# Start of Given data
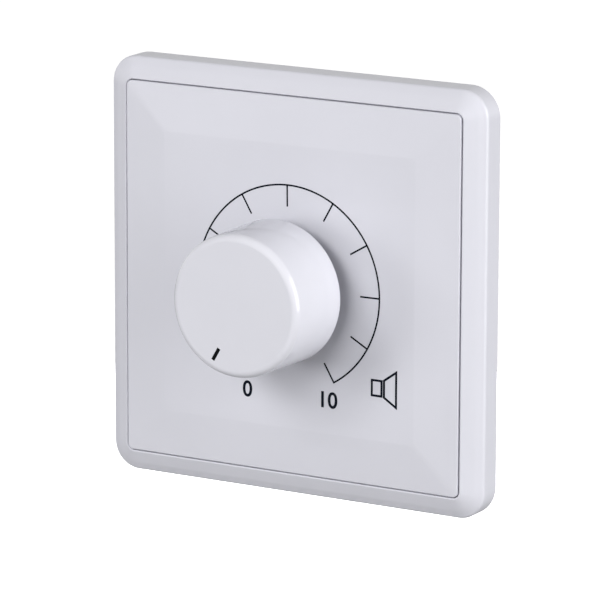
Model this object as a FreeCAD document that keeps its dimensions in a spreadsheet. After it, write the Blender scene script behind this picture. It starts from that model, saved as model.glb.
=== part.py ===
import FreeCAD, Part
import math
import os
import Sketcher
from FreeCAD import Vector

# A speaker volume control for a flush wall box: cover frame, domed centre plate and
# indexed knob in front, and behind them a support plate, a rotary switch, a circuit
# board, a tapped transformer and a terminal block.
#
# Frame of the part: the origin is the centre of the wall plane, on the knob's axis.
# +X is to the right, +Y goes into the wall and +Z is up, so the front faces -Y.
# A height is measured from the wall plane towards the front, and a depth into the wall.

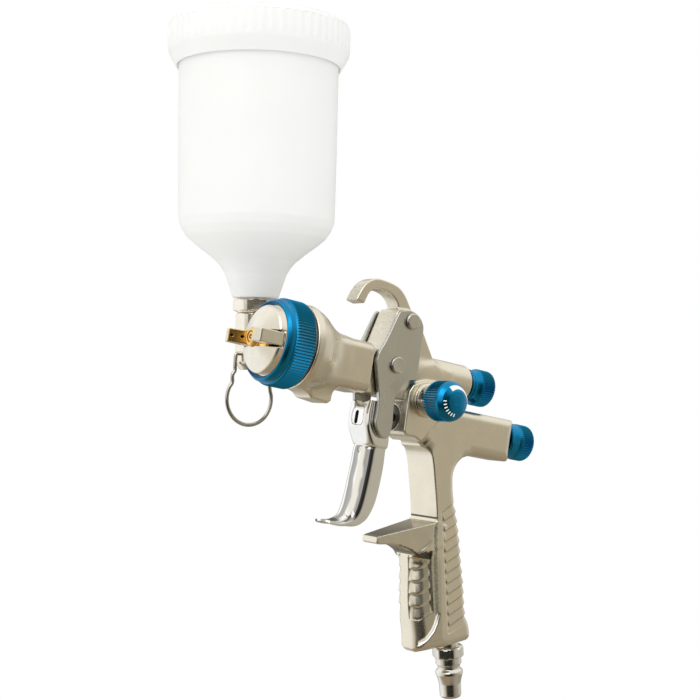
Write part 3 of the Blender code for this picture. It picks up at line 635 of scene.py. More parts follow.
# End of Given data
Short task ::
Output every record above exactly as it appears.

Full response ::
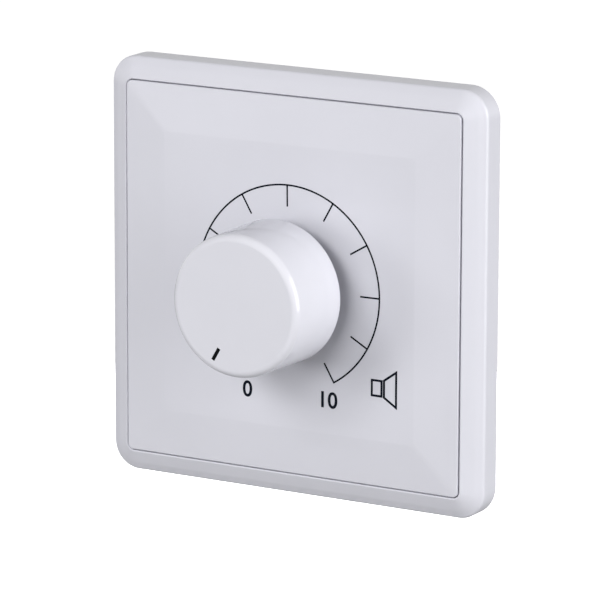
Model this object as a FreeCAD document that keeps its dimensions in a spreadsheet. After it, write the Blender scene script behind this picture. It starts from that model, saved as model.glb.
=== part.py ===
import FreeCAD, Part
import math
import os
import Sketcher
from FreeCAD import Vector

# A speaker volume control for a flush wall box: cover frame, domed centre plate and
# indexed knob in front, and behind them a support plate, a rotary switch, a circuit
# board, a tapped transformer and a terminal block.
#
# Frame of the part: the origin is the centre of the wall plane, on the knob's axis.
# +X is to the right, +Y goes into the wall and +Z is up, so the front faces -Y.
# A height is measured from the wall plane towards the front, and a depth into the wall.

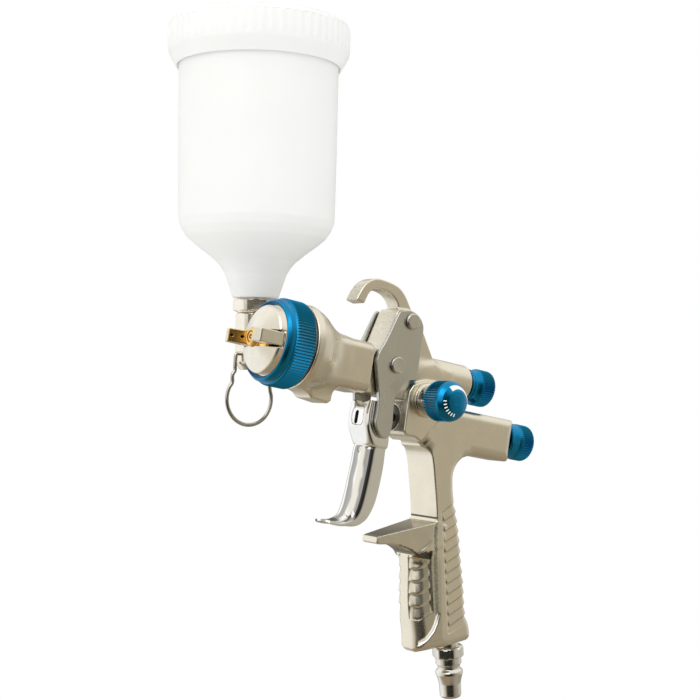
Write part 3 of the Blender code for this picture. It picks up at line 635 of scene.py. More parts follow.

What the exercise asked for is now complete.